Emmanuel, un Erythréen chrétien de 27 ans, en Israël depuis six ans et propriétaire d’un petit magasin de vêtements à deux pas de la station centrale de bus, déplore la situation actuelle. « Ces dernières semaines, mon magasin est vide », affirme-t-il, poursuivant : « ma clientèle, essentiellement constituée d’Erythréens, ne vient plus ; les gens ont peur de sortir de chez eux et de se faire arrêter – qu’ils soient détenteurs ou non d’un visa de résidence temporaire ».

En janvier 2013, Israël a achevé la construction d’une barrière de sécurité le long de sa frontière avec l’Egypte, stoppant presque complètement l’afflux d’Africains en provenance du Sinaï. Ceux qui sont parvenus à gagner la Terre promise avant cette date, même s’ils tombent sous la protection de la convention 1951 de l’Agence des Nations Unies pour les réfugiés1, regrettent de n’être pas dignement considérés par les autorités israéliennes.

« Je suis coincé ici », déplore Daniel, 26 ans, lui aussi érythréen et chrétien, arrivé voilà six ans. « Je ne peux pas travailler, ni étudier ; je ne peux pas non plus sortir du pays : si je rentre chez moi, c’est la prison à vie qui m’attend. Sortir d’Israël m’est également impossible, aucun pays ne me donne de visa ; et maintenant, je risque la prison ».

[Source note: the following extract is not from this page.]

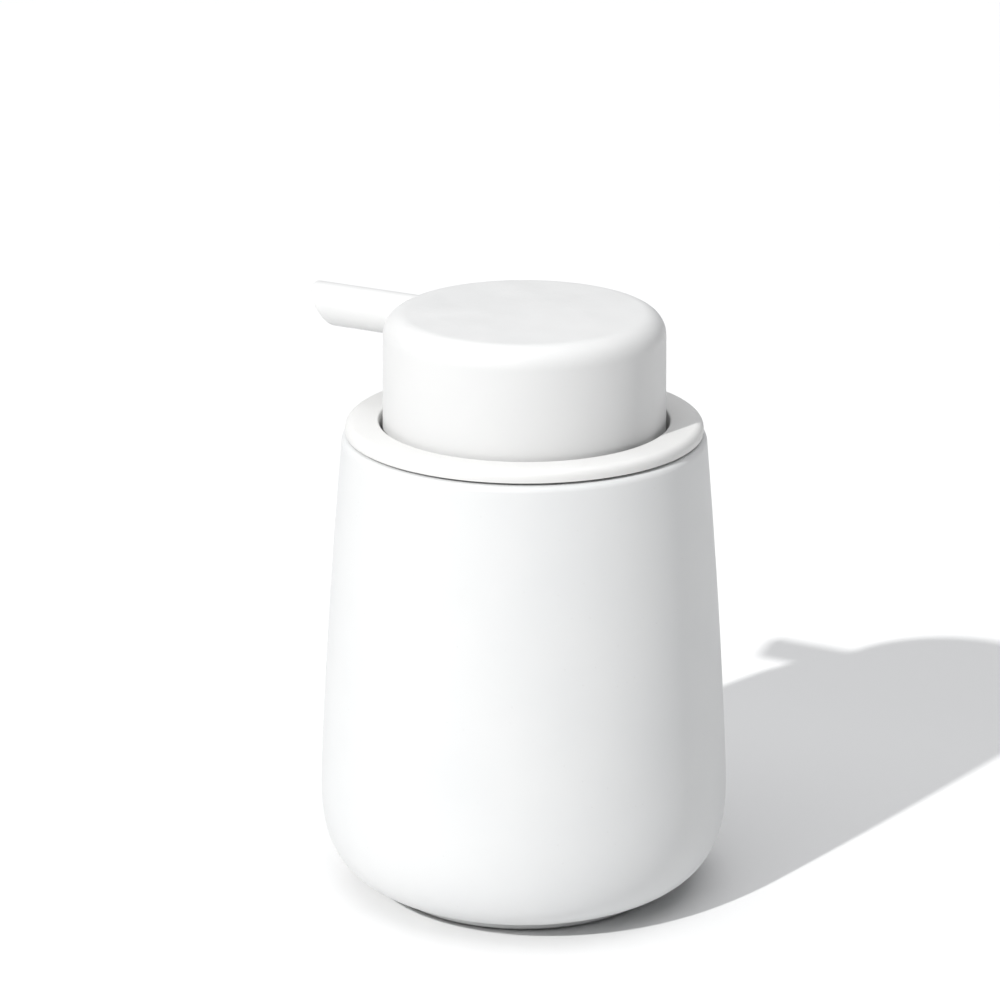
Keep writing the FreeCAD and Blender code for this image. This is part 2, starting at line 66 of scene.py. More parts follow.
Mesh = bpy.types.Mesh
Piece = bpy.types.Object

# Edge roundings that several pieces share.
LIP_ROUND = 0.1 * MM
FINE_ROUND = 0.2 * MM
EDGE_ROUND = 0.3 * MM
SOFT_ROUND = 0.4 * MM
ROOT_ROUND = 0.8 * MM

SAME_POINT = 0.5e-6      # points of a turned mesh closer than this are one
CAD_SAME_POINT = 1e-6    # the same for a CAD mesh
FLAT_DEG = 0.2           # faces of a CAD mesh that meet flatter than this are one
BALL_SHARP_DEG = 60.0    # keeps balls and O-rings free of crisp edges
WIRE_FLATS = 14          # flats round the spring's wire
RIB_FLATS = 10           # flats round one grip rib


class Body(Enum):
    """Rigid bodies of the dispenser, by their names in the frame."""

    VESSEL = "vessel"
    PUMP_UNIT = "pump_unit"
    PLUNGER = "plunger"
    HEAD = "head"
    INLET_VALVE = "inlet_valve"
    OUTLET_VALVE = "outlet_valve"


class Slot(Enum):
    """Material slots of the record."""

    CERAMIC = "vessel_ceramic"
    FOOT = "foot_silicone"
    COLLAR = "collar_plastic"
    GASKET = "gasket_silicone"
    PUMP = "pump_plastic"
    WASHER = "washer_foam"
    BARREL = "barrel_plastic"
    TUBE = "tube_plastic"
    PISTON = "piston_plastic"
    SPRING = "spring_steel"
    BALL = "ball_steel"
    O_RING = "o_ring_rubber"
    CAP = "cap_plastic"


# ---- finishes


@dataclass(frozen=True)
class Pattern:
    """Procedural noise, or round cells, in the object's own coordinates."""

    size: float
    detail: float = 2.0
    rough: float = 0.5
    stretch: tuple[float, float, float] | None = None
    cellular: bool = False


@dataclass(frozen=True)
class Ramp:
    """A pattern whose values from start to end are spread from low to high."""

    pattern: Pattern
    low: float = 0.0
    high: float = 1.0
    start: float = 0.0
    end: float = 1.0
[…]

En Israël, la coalition au pouvoir considère que cette population est exclusivement formée d’immigrés économiques, et ignore les demandes d’asile. Les ministres se sont attelés à les criminaliser et les ont rebaptisé « les infiltrés ». Il s’avère par ailleurs que, lors d’arrestations récentes, le tribunal de Be’er Sheva utilisait des numéros de prisonniers, et non des noms, afin de se référer aux personnes concernées.

« Nous sommes des réfugiés, pas des criminels ! », scandaient les manifestants dimanche, place Rabin, dans le centre-ville de la capitale économique israélienne.

Les députés de l’opposition se sont majoritairement insurgés contre la nouvelle loi proposée par la députée du Likoud Miri Regev, qui, en mai 2012, avait qualifié les immigrés illégaux de « cancer » – après s’en être excusée. La loi est passée à 30 voix contre 15. Le ministre de l’Intérieur, Gideon Sa’ar, a quant à lui argué que « les droits de l’homme ne constituaient pas un tremplin pour la destruction de la nation ».

Le représentant du Haut Commissariat des Nations Unies pour les réfugiés en Israël a, pour sa part, appelé le gouvernement hébreu à trouver une alternative à l’actuel « entreposage » des immigrés illégaux, soutenant que « les nouvelles lois et politiques d’Israël ne s’inscrivaient pas dans l’esprit de la convention de 1951 pour les réfugiés ». Les dirigeants actuels semblent en effet avoir un peu trop rapidement oublié leur propre histoire.

Note :

1 La convention 1951 de l’Agence des Nations Unies pour les réfugiés stipule qu’une personne fuyant son pays en raison d’une crainte fondée de persécution ne peut être déportée du pays dans lequel elle s’est réfugiée.